**Exercise directions**
Restate the opening lines of the material below word for word, stopping after the line that contains "wasm.setup();".
+ + +
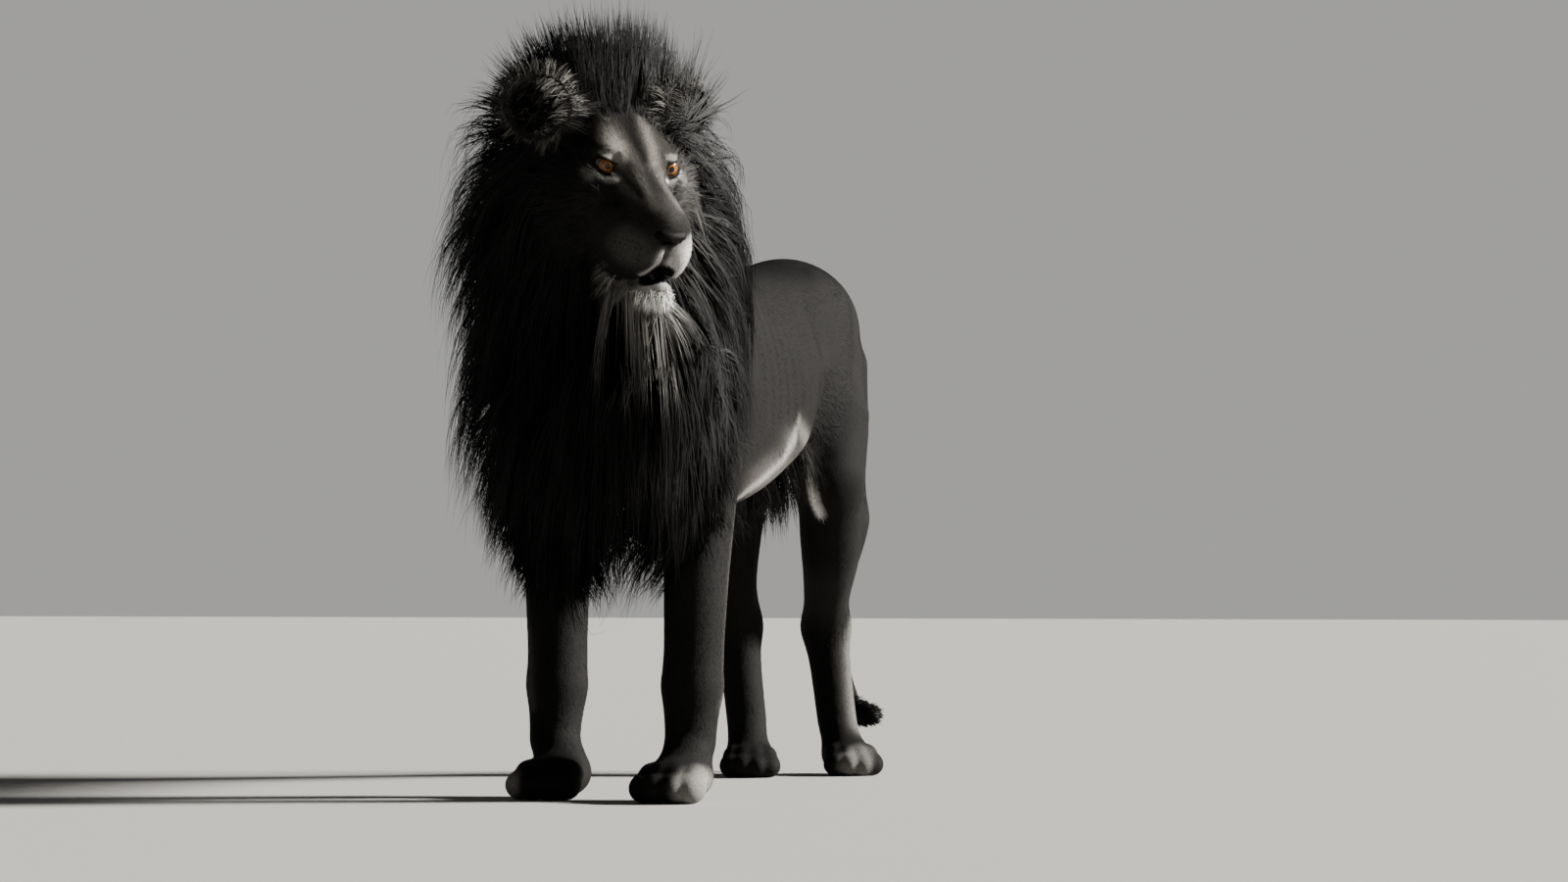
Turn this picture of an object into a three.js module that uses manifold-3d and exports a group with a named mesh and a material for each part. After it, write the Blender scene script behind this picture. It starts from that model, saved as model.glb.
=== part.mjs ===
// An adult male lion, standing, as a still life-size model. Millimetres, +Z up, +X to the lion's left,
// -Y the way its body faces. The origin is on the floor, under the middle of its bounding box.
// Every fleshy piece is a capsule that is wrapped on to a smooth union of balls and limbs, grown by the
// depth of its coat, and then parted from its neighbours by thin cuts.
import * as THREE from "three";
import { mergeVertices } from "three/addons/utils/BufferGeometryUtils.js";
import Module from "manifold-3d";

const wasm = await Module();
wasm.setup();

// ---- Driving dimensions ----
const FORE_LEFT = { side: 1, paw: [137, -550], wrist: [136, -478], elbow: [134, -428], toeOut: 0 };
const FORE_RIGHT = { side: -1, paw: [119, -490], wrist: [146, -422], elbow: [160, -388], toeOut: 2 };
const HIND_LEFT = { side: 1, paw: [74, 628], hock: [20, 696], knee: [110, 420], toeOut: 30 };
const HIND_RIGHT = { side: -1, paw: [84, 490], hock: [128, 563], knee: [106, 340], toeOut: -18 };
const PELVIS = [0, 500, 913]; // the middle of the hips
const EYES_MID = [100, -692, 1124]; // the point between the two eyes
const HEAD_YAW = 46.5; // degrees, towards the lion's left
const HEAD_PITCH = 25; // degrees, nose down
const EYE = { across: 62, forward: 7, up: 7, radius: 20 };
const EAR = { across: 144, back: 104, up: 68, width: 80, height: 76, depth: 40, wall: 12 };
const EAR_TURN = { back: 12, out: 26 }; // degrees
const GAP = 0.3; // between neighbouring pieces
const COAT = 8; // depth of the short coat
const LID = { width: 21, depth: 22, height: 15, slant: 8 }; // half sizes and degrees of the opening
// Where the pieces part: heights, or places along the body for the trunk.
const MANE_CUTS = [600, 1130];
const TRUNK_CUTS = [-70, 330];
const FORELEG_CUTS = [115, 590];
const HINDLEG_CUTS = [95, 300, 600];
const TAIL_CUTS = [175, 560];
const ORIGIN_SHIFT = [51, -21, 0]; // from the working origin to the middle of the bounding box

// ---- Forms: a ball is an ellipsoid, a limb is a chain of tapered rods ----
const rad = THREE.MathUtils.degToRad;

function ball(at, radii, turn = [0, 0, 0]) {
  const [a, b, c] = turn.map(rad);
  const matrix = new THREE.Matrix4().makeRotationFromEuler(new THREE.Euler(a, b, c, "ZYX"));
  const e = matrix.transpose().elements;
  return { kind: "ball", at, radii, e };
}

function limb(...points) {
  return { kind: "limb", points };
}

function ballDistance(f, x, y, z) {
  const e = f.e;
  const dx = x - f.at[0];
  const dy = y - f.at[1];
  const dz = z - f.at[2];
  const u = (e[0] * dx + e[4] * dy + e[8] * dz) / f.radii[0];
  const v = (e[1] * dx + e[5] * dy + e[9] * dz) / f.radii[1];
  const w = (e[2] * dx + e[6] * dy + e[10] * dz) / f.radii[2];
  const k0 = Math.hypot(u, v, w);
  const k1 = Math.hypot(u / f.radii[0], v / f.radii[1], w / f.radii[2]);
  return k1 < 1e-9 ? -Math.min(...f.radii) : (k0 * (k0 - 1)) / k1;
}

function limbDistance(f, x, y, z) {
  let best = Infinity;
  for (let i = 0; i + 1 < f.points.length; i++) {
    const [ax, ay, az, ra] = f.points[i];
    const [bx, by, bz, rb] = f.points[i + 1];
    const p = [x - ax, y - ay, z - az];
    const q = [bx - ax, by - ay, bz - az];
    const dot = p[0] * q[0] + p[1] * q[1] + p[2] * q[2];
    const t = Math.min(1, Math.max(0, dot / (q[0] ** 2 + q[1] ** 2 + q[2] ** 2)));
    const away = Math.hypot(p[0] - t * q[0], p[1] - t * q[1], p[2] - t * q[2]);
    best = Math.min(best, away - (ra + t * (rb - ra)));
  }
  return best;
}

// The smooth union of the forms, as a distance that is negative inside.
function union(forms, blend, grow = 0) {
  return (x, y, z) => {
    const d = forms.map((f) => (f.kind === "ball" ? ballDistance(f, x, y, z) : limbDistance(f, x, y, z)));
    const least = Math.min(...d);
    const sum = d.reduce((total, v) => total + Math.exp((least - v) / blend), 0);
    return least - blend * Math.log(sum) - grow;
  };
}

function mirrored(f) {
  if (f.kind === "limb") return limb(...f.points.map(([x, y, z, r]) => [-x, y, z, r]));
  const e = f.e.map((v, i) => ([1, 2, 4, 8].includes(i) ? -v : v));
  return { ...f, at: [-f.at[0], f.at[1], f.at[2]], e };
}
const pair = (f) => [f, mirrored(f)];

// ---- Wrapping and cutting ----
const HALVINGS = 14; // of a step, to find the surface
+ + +
**Solved exercise**
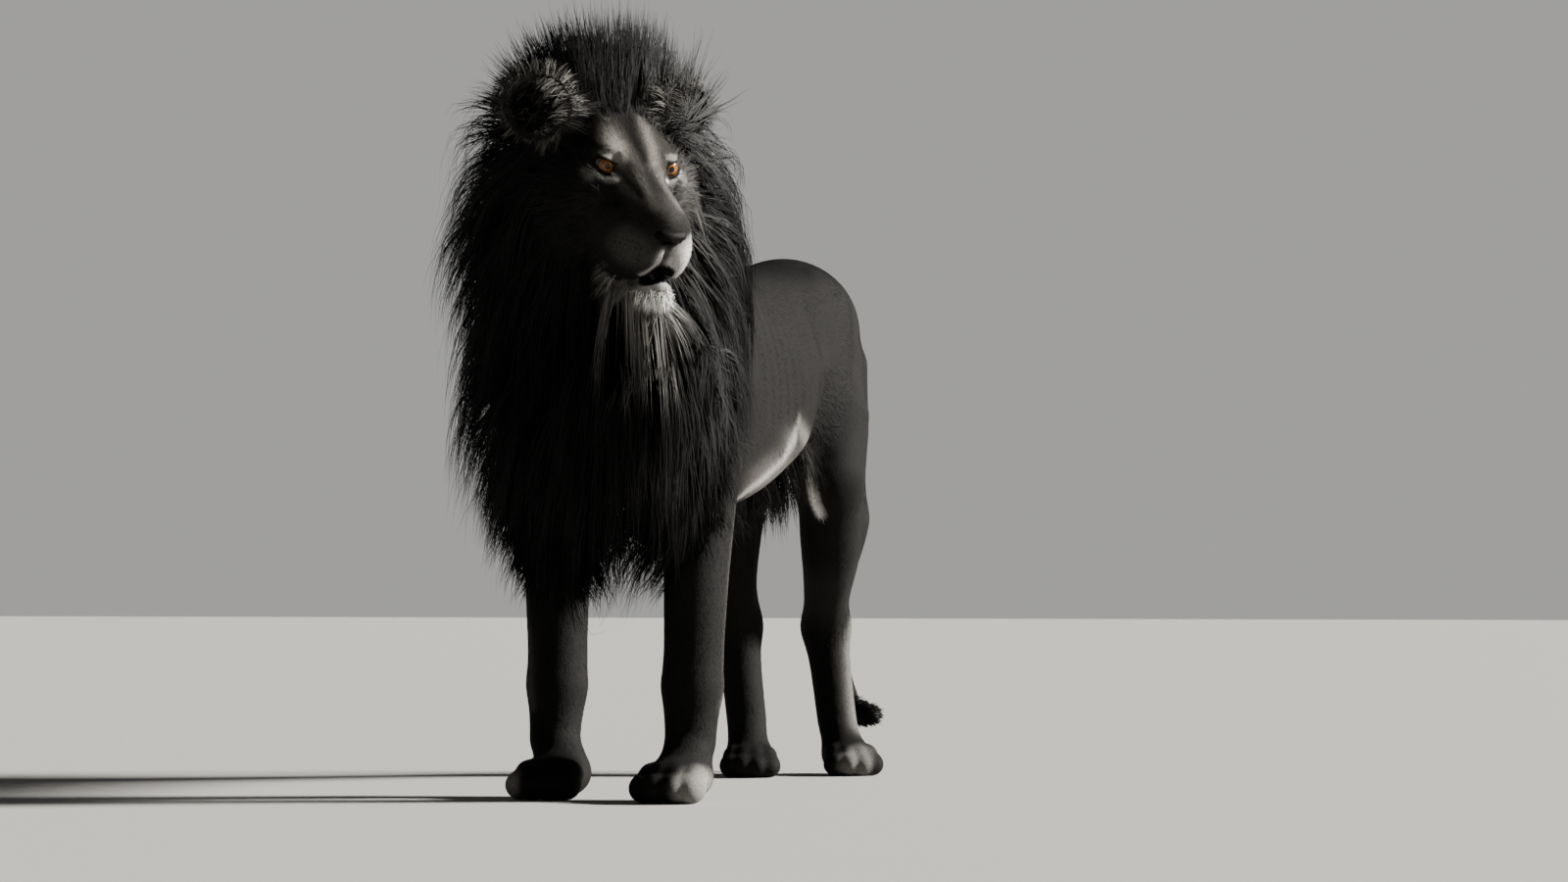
Turn this picture of an object into a three.js module that uses manifold-3d and exports a group with a named mesh and a material for each part. After it, write the Blender scene script behind this picture. It starts from that model, saved as model.glb.
=== part.mjs ===
// An adult male lion, standing, as a still life-size model. Millimetres, +Z up, +X to the lion's left,
// -Y the way its body faces. The origin is on the floor, under the middle of its bounding box.
// Every fleshy piece is a capsule that is wrapped on to a smooth union of balls and limbs, grown by the
// depth of its coat, and then parted from its neighbours by thin cuts.
import * as THREE from "three";
import { mergeVertices } from "three/addons/utils/BufferGeometryUtils.js";
import Module from "manifold-3d";

const wasm = await Module();
wasm.setup();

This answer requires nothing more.